4 reasons you should offer probationary cars to new employees - Amt Auto

Whether your employees require cars to carry out their job, or whether a car is given as a perk, company cars are a great way to attract new employees and increase employee retention. You might provide company cars to support your brand image – giving a good impression to clients. Many companies acquire new vehicles, often by buying them or financing with a leasing agreement. However, when it comes to providing vehicles for new employees, buying or leasing may not be the best solution from the outset. Nor could it be a good idea for new employees to use their own car (if it’s required for the job). A better solution would be to offer long-term rental cars for the duration of your employees’ probation period.

Probationary cars are a much better solution because:

  • The car can be returned without penalty if the probation period is not successful
  • It reduces costs and administration
  • You can avoid potential grey fleet compliance issues
  • You can offer drivers a better car – increasing productivity and satisfaction

The car can be returned without penalty if the probation period is not successful

What happens if an employee doesn’t stay on after their probationary period? If you’ve leased or bought a car, you’ll continue to pay for it while it sits idle in the car park. 

Using rental vehicles reduces the company’s risk of being left with a costly unused vehicle if the employee doesn’t pass their probationary period. The other risk is that when the car is passed to the replacement employee, it may not to be suitable for them, as many company cars are also used outside of work and need to match personal or family needs.

Giving new employees probation cars still allows the new employee to have a car which is commensurate with their remuneration package from day one and aids satisfaction in their new role. If the employees’ probationary period is extended, the choice of long-term rental gives you flexibility by allowing you to extend the rental period month by month.

It reduces costs and administration

Renting a vehicle for a new employee is a much better solution than buying a vehicle because it’s much more cost effective and carries less risk.

Firstly, there’s no high capital outlay with rental, unlike financed purchase or leasing. So, you are minimising the use of valuable company funds or reducing borrowing. You’re also not transferring a depreciating asset to your balance sheet.

Secondly, for vehicles that are used solely for business, you can claim 100% of the rental costs against company profits if the CO2 emissions are 110g/km or less. And if you’re vehicle emits more than 110g, you can still claim 85% of your costs. Where personal use of cars comes in to play – which is often the case with company cars – you can still claim 50%.

Thirdly, many car rental companies include maintenance in the contract which means your costs are fixed. Another advantage of this is that you don’t have to deal with the admin and paperwork because the rental company will do that for you, often providing replacement vehicles when needed.

You can avoid potential “grey fleet” compliance issues

‘Grey fleet’ are vehicles owned by employees and used for business purposes – often funded with a car allowance. Even with privately owned vehicles, the company still has a compliance responsibility and duty of care to ensure they are safe and legal. According to a study, 57% of “at work” mileage was covered by employees in privately owned vehicles – which is 1.4 billion miles a year. These vehicles may not necessarily comply with the current law or may not be fit for purpose. However, most companies that offer rental cars also offer maintenance packages, ensuring that your car is always safe and in excellent condition.
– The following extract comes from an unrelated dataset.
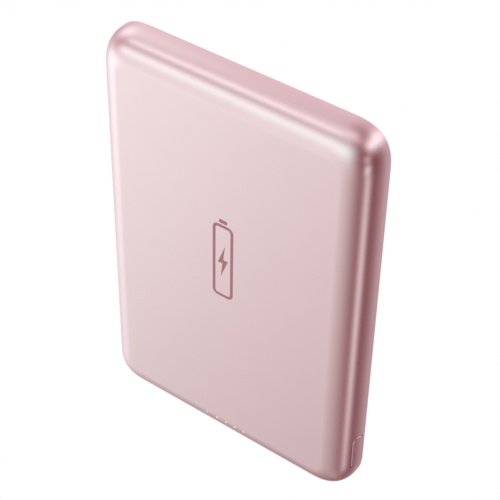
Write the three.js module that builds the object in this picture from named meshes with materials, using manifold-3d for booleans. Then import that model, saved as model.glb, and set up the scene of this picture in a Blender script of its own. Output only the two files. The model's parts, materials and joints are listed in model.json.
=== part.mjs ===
// Slim magnetic wireless power bank, lying on its back.
//
// Millimetres. The origin is the middle of the back face. +Z points out of the broad front face,
// -Y is the end with the charging port and the row of lamps, and +X is the side with the button.
import * as THREE from "three";
import { mergeVertices } from "three/addons/utils/BufferGeometryUtils.js";
import Module from "manifold-3d";

const wasm = await Module();
wasm.setup();

// ---------- driving dimensions ----------

const body = {
  width: 70,
  length: 104,
  thickness: 8.9,
  cornerRadius: 9.9,
  cornerExponent: 2.8, // above 2 the corner is squarer than a circle and blends into the sides
  frontEdgeInset: 6.5, // how far the soft front edge reaches in over the face
  frontEdgeDepth: 7.1, // and how far it reaches down the wall
  frontEdgeExponent: 2.1,
  backEdgeRadius: 0.5,
  wall: 0.85,
};

const cover = { inset: 1.0, thickness: 0.8 };
const ring = { y: 10, magnetInner: 23.1, magnetOuter: 27.8, magnets: 12, openingDegrees: 20 };
const contact = { inner: 22.6, outer: 28.4, depth: 0.3 };
const coil = { inner: 10.5, outer: 21.6, z0: 1.05, z1: 1.95 };
const coilLead = { radius: 0.22, z: 1.7, nearX: 1.6, farX: 12.5, crossY: -20.2 };
const channel = { half: 0.8, z0: 1.35 }; // the grooves in the tray that the leads lie in
const tray = { halfX: 28.8, y0: -31, y1: 41, z0: 1.0, z1: 2.0, cornerRadius: 6, bore: 28.1 };
const alignment = { halfX: 9, y0: -27.6, y1: -22.6, gap: 0.3 };
const magnetLayer = { z0: 1.05, z1: 1.95 };
const shieldLayer = { z0: 2.05, z1: 2.35 };
const graphite = { halfX: 27.5, y0: -32, y1: 42, z0: 2.42, z1: 2.52 };

const cell = { halfX: 29, y0: -33.5, y1: 46.5, z0: 2.65, z1: 7.6, cornerRadius: 3 };
const tape = { halfX: 24, endMargin: 5, above: 0.1, thickness: 0.15 };
const protection = { halfX: 12, y0: -35.6, y1: -34.8, z0: 3.2, z1: 6.8 };
const pole = { x: 6, tabHalf: 2, tabZ0: 4.9, tabZ1: 5.1, leadHalf: 1.5, leadOverlap: 1.4 };

const board = { inset: 3.0, y0: -49, y1: -37, z0: 4.9, z1: 5.7 };
const boardGap = 0.05; // solder height under every component

const lamps = { y: -46.4, first: -4.6, firstGap: 3.1, gap: 2.65, count: 5 };
const lens = { tealRadius: 0.38, whiteRadius: 0.3, clearance: 0.06, z0: 6.8, below: 0.03 };
const ledChip = { sizeX: 1.0, sizeY: 0.6, height: 0.5 };
const lightBlock = { halfY: 1.2, endWall: 1.4, z1: 7.5, well: 1.4 };

const button = {
  y: -39.4,
  z: 2.9,
  length: 10.4,
  height: 3.4,
  clearance: 0.15,
  lip: 0.3, // how far the inner flange is larger than the cap
  proud: 0.08,
  flangeX0: 33.2,
  stemX0: 31.8,
  stemHalfY: 1.4,
  bayX0: 30.8, // the room behind the button, kept clear of the battery frame
};
const sideSwitch = { x0: 27.8, x1: 31.2, halfY: 2.5, z0: 2.5, z1: 4.8 };
const plunger = { x0: 30.6, x1: 31.7, halfY: 0.8, z: 3.45, halfZ: 0.5, gap: 0.12, travelRoom: 0.4 };

const port = { z: 3.27, width: 8.94, height: 3.16, metal: 0.3, mouthY: -51.1, rearY: -43.8 };
const tongue = { halfX: 3.35, halfZ: 0.35, setBack: 0.6 };
const shoulder = { halfX: 3.3, halfZ: 1.1, depth: 1.65 };
const portSlot = { width: 10.2, height: 4.2, cornerRadius: 1.3 };
const bezel = { width: 11.6, height: 4.6, cornerRadius: 1.5, rearY: -50.2, clearance: 0.06 };

const frame = { inset: 1.2, z0: 0.95, z1: 3.9, openingX: 29.5, openingY0: -36.3, openingY1: 47, barY: -37.3 };
const bead = { outer: 1.6, inner: 2.6, gap: 0.03 }; // the glue between the frame and the back cover
const screw = {
  x: 27.5,
  y: -46,
  head: 1.3,
  headHeight: 0.5,
  shank: 0.65,
  hole: 0.8,
  pilotGap: 0.08,
  post: 1.9,
  postTop: 4.8,
  tipZ: 2.2,
  recessHalf: 0.8,
  recessHalfWidth: 0.15,
  recessDepth: 0.2,
};

const clear = 1; // how far a cutting tool runs past the surfaces it opens
const farOut = 60; // well outside the body in every direction

// ---------- materials ----------

function material(color, roughness, metalness) {
  return new THREE.MeshStandardMaterial({ color, roughness, metalness });
}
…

Having a grey fleet can be problematic, especially if there is an accident. The Health and Safety at Work Act 1974 and UK Corporate Manslaughter and Corporate Homicide Act 2007 requires employers to ensure the health and safety of all employees. Employers can be liable if employees use an un-roadworthy vehicle on company business. Employers have a duty of care to ensure the vehicle is maintained, the insurance covers business use and the employee has a valid license.

If there’s an accident, and an employee has failed to follow the guidelines, the employer may face large fines or even prison sentences. All employers have a duty of care under the act to ensure safety of their workers. The Crown Prosecution Service doesn’t have to rely on an individual being found guilty of gross negligence, it just needs to prove that the fatality occurred from a gross breach of the relevant duty of care by the organisation as a whole.

If you give your employees a rental car for their probation period, you can avoid most of the risks associated with grey fleet.

You can offer your employees a better car – increasing productivity and satisfaction

Your employees may be very particular about the use of their car.

For field sales teams for example, being on the road is a critical part of their role. But with the use of their own car, they may spend more time on the phone and less time building relationships face-to-face with customers as they try to protect their car from high mileage. Opting for rental vehicles gives you a chance to offer them a better car. This ultimately impacts your brand image, especially when your employees are on client visits.  Additionally, if employees aren’t using their own car, it can increase productivity because they aren’t worrying about their mileage.